The building suffered notable damage in the 2010 Canterbury earthquake, losing windows (particularly on the upper floors) as well as the spalling of large pieces of concrete from the outer columns and frame. Occupants were forced to vacate the building owing to safety concerns. A barricade was put around the tower for fears that more concrete could loosen and fall onto pedestrians. A report conducted by Holmes Consulting found that the building has suffered damage to the lower-level shear walls, floor slabs, and damage to the external columns and top-floor glazing.

Repairs to the building were attempted in 2010 and the tower had survived subsequent aftershocks, but it was further damaged in the 2011 Christchurch earthquake and stranded within the central area of the red zone cordon, in close proximity to other dangerous structures including the Grand Chancellor Hotel. In 2012, an inquiry conducted as part of the Canterbury Earthquake Royal Commission found that there had been continued damage to the shear walls caused by inelastic deformation of the shear core, likely exacerbated by an impact between the tower and the podium structure which caused additional damage.

Due to a number of major repair requirements needed to meet structural and seismic standards and fix the exterior and interior damage, and with the building having already reached nearly 50% of its design life, it was marked for demolition.

During the middle of May in 2012, demolition work began on the property.
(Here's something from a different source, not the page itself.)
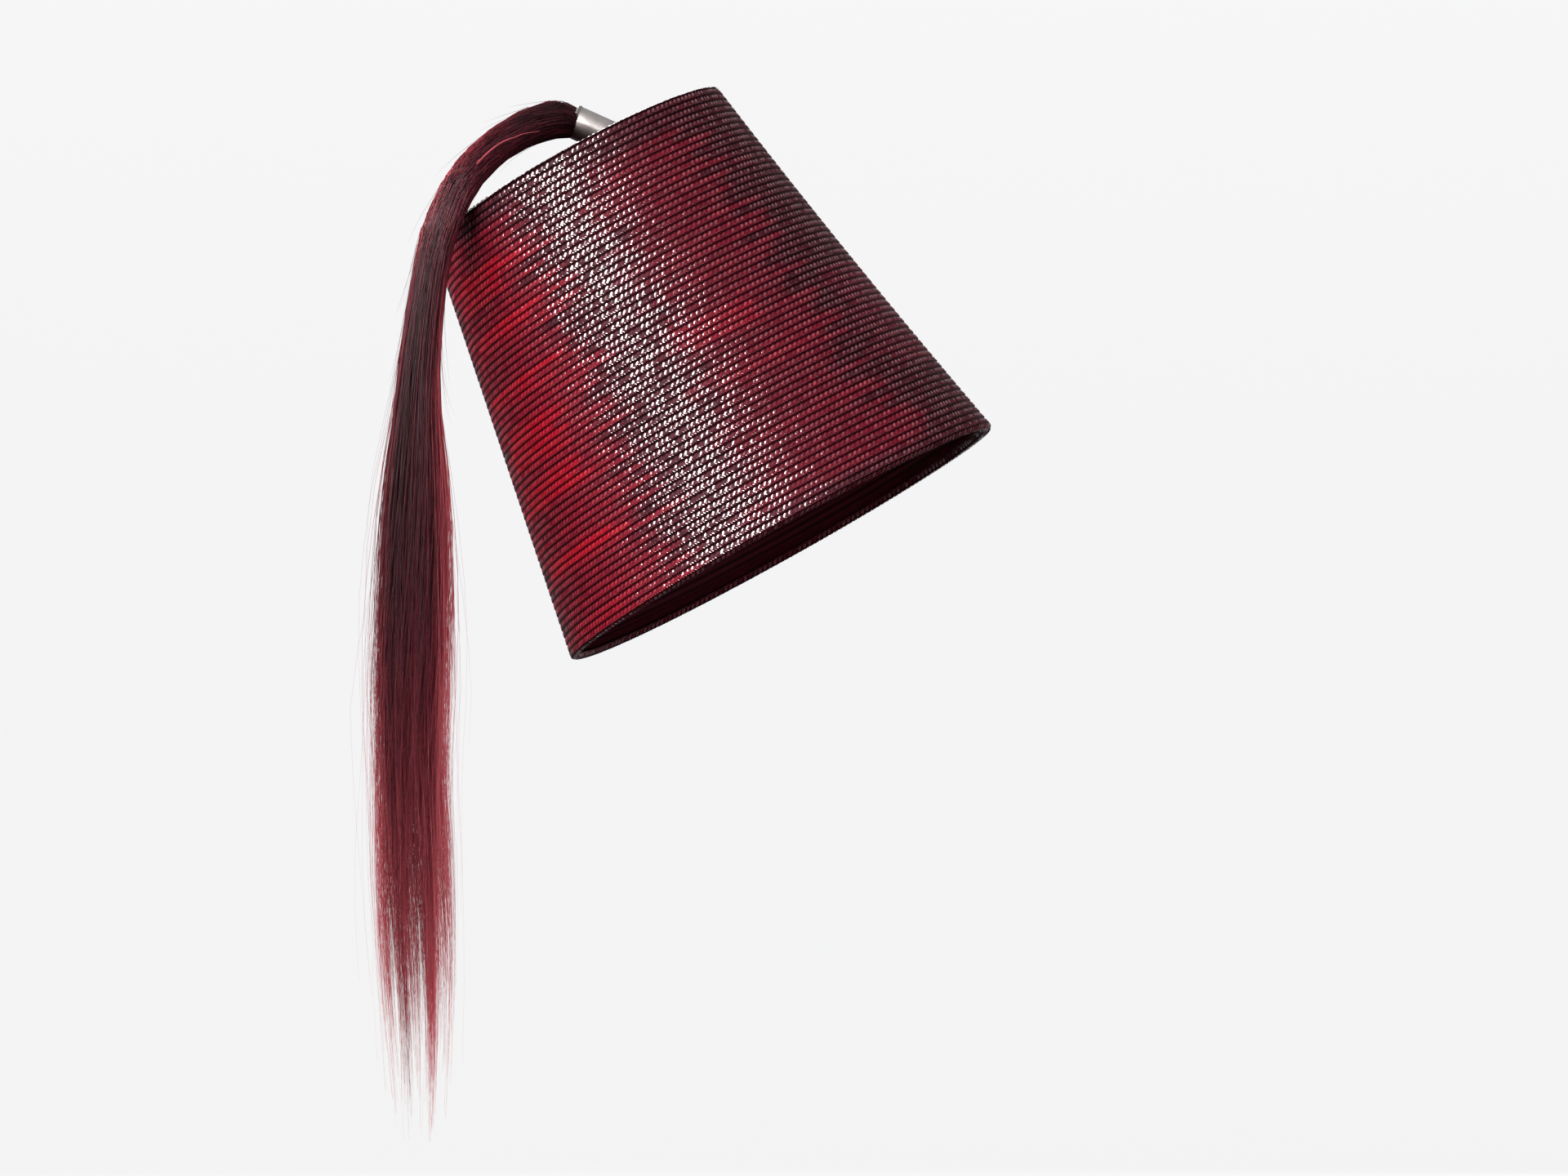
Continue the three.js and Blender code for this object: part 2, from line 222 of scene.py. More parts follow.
def piece(name, mesh, material=None):
    """A finished piece: it goes with the one body, and takes its finish from that slot."""
    made = bpy.data.objects.new(name, mesh)
    bpy.context.collection.objects.link(made)
    if material:
        mesh.materials.append(material)
    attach(made, "root")
    return made


class Wire:
    """An output socket of a shader or geometry tree. Arithmetic on it adds Math nodes."""

    def __init__(self, socket):
        self.socket = socket

    @staticmethod
    def node(tree, kind, settings=None, inputs=None, out=0):
        """Any node: its settings first, then the values or links of its sockets."""
        made = tree.nodes.new(kind)
        for key, value in (settings or {}).items():
            if key == "stops":
                ramp = made.color_ramp.elements
                while len(ramp) < len(value):
                    ramp.new(0.5)
                for stop, (position, colour) in zip(ramp, value):
                    stop.position, stop.color = position, (*colour, 1)
            else:
                setattr(made, key, value)
        for key, value in (inputs or {}).items():
            for part in value if isinstance(value, list) else [value]:
                if isinstance(part, Wire):
                    tree.links.new(part.socket, made.inputs[key])
                else:
                    made.inputs[key].default_value = part
        return Wire(made.outputs[out]) if made.outputs else None

    def at(self, key):
        """Another output of the same node."""
        return Wire(self.socket.node.outputs[key])

    def math(self, operation, *others, clamped=False):
        settings = {"operation": operation, "use_clamp": clamped}
        return Wire.node(self.socket.id_data, "ShaderNodeMath", settings, dict(enumerate((self, *others))))

    def __add__(self, other):
        return self.math("ADD", other)

    __radd__ = __add__

    def __mul__(self, other):
        return self.math("MULTIPLY", other)

    __rmul__ = __mul__

    def __sub__(self, other):
        return self.math("SUBTRACT", other)

    def __rsub__(self, other):
        return self.math("MULTIPLY_ADD", -1.0, other)

    def clamp(self):
        return self.math("ADD", 0.0, clamped=True)


def surface(name):
    """A material with its tree and its principled shader."""
    material = bpy.data.materials.new(name)
    material.use_nodes = True
    tree = material.node_tree
    shader = next(n for n in tree.nodes if n.type == "BSDF_PRINCIPLED")
    return material, tree, shader


def feed(tree, shader, **sockets):
    """Values or links for the shader's own sockets, words joined by _."""
    for key, value in sockets.items():
        socket = shader.inputs[key.replace("_", " ").title().replace("Ior", "IOR")]
        if isinstance(value, Wire):
            tree.links.new(value.socket, socket)
        else:
            socket.default_value = value


def carried(tree, key, out="Fac"):
    """A value that the mesh carries as an attribute."""
    return Wire.node(tree, "ShaderNodeAttribute", {"attribute_name": key}, out=out)


def noise(tree, vector, scale, detail):
    """Cloudy mottling, finer as the scale grows."""
    return Wire.node(tree, "ShaderNodeTexNoise", inputs={"Vector": vector, "Scale": scale, "Detail": detail})


def bumped(tree, height, strength):
    """The normal of a surface that is rough by a fifth of a millimetre."""
    relief = {"Strength": strength, "Distance": 0.0002, "Height": height}
    return Wire.node(tree, "ShaderNodeBump", inputs=relief)


def painted(tree, level, stops):
    """A colour that runs through the stops as the level goes from 0 to 1."""
    return Wire.node(tree, "ShaderNodeValToRGB", {"stops": stops}, {"Fac": level}, out="Color")


def blended(tree, share, under, over):
    """One colour turning into another as the share goes from 0 to 1."""
    return Wire.node(tree, "ShaderNodeMix", {"data_type": "RGBA"}, {0: share, 6: under, 7: over}, out=2)


BURGUNDY = (0.05, 0.007, 0.012)
CRIMSON = (0.16, 0.006, 0.018)
SCARLET = (0.4, 0.002, 0.015)
# Painted shade: the near black of the seams, and of strands where they dip under the next
PAINTED_SEAM_SHADE = (0.003, 0.0005, 0.001)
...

It took just over six months to complete. UK-based company, McGee Group, spent an estimated $120,000 importing a German-made excavator dubbed the 'Goliath' to help demolish the building. It had previously been used in the demolition of the old Wembley Stadium.

The former site of the Westpac Canterbury Centre was used to extend the retail space of The Crossing, a retail and office complex built after the earthquakes. As of 2024, the site has a 3-storey office building named ASB House, home to the regional center of ASB Bank.